Monday, October 17, 2011

The Nothingness of Equality

I've been putting the finishing touches on an essay that ought to see the light of day sometime in 2012 (it has already been accepted for publication). If you were in Montréal last April at the Sartre Society conference, you've already heard parts of it. If everything works like I want it to, it will eventually form part of a chapter in my book on Jacques Rancière. Here's an abstract of what you have to look forward to:

The Nothingness of Equality: The ‘Sartrean Existentialism’ of Jacques Rancière 

I propose a mutually constructive reading of the work of Jacques Rancière and Jean-Paul Sartre. On the one hand, I argue that Rancière’s egalitarian political thought owes several important conceptual debts to Sartre’s Being and Nothingness, especially in his use of the concepts of freedom, contingency, and facticity. These concepts play a dual role in Rancière’s thought.
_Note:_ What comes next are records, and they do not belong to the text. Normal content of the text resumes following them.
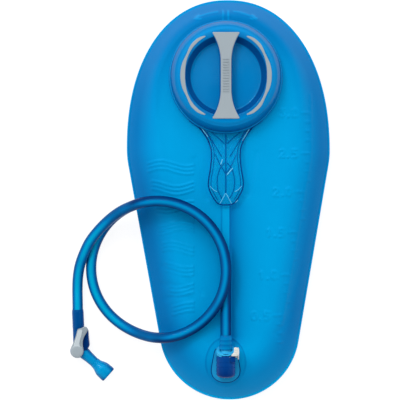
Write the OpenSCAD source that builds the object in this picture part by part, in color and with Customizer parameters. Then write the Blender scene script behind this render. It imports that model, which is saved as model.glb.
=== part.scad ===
// Hydration bladder, lying on its back: welded film bag with a screw-cap fill port,
// a grip below the port, and a drinking tube coiled over the bag to a shut-off bite valve.
// Millimetres. +Y runs to the fill port, +Z up from the ground, X across the bag.

/* [Bag] */
// Half of the bag's greatest width
bag_half_w = 101.4; // [96:0.2:106]
// Top edge of the bag, above the origin
bag_top = 199.5; // [190:0.5:210]
// Radius that blends the widest point into the straight sides
shoulder_r = 25; // [20:5:60]
// Squareness of the bag's rounded top (2 is an ellipse)
top_power = 2.18; // [2:0.02:2.3]
// Lean of the straight sides, in degrees
side_lean = 10; // [8:0.5:11]
// Radius of the bag's round bottom
bottom_r = 70; // [67:0.5:73]
// Centre of the round bottom
bottom_y = -129.5; // [-132:0.5:-126]
// Thickness of each film
film_t = 1; // [0.8:0.1:1.2]
// Height of the welded seam above the ground
seam_z = 14; // [12:1:16]
// Top face of the filled front film
film_top = 36; // [34:1:38]
// Width of the flat welded border
weld_w = 4; // [3:0.5:5]
// Distance over which a film curves from the border to its flat middle
film_rise = 18; // [16:1:20]

/* [Fill port] */
// Centre of the fill port
port_y = 120.8; // [118:0.2:122]
// Outer radius of the threaded neck
neck_r = 47; // [46:0.5:48]
// Wall of the neck
neck_t = 4; // [3:0.5:4.5]
// Top of the neck
neck_top = 50; // [49:0.5:51]
// Outer radius of the collar's ring
collar_r = 56; // [55:0.5:57]
// Distance that the cap rises in one turn
thread_lead = 24; // [24:1:26]
// Number of thread starts
thread_starts = 4; // [3:1:4]

/* [Cap] */
// Outer radius of the cap's top rim
cap_r = 52.5; // [52:0.5:53]
// Top face of the cap
cap_top = 58; // [57:0.5:59]
// Floor of the two finger pockets
pocket_z = 46.5; // [46:0.5:48]
// Radius of the finger pockets at the rim
pocket_r = 39; // [38:0.5:39.5]
// Half of the grip bar's length
bar_half_l = 42; // [40:0.5:43]
// Half of the grip bar's width at its waist
bar_waist = 5.1; // [4.5:0.1:5.5]

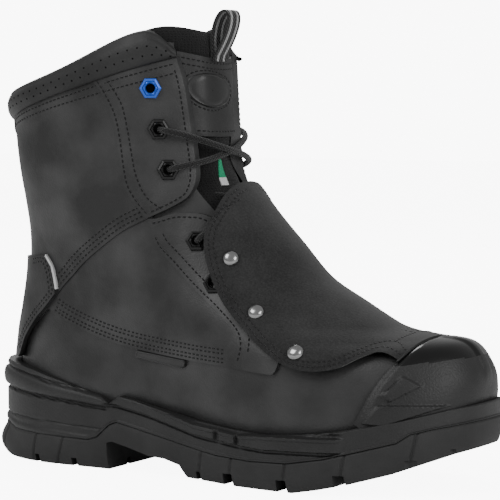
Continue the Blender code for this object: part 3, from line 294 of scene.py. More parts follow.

First, he appropriates them to show how the formation of subjectivity through freedom is a dynamic that introduces new ways of speaking, being, and doing, instead of being a mode of assuming an established identity. Second, Rancière uses these concepts to demonstrate the contingency of any situation or social order, a contingency that is the possibility of egalitarian praxis. On the other hand, I also argue that reading Sartre with Rancière makes possible the reconstruction of Sartre’s project within the horizon of freedom and equality rather than that of authenticity.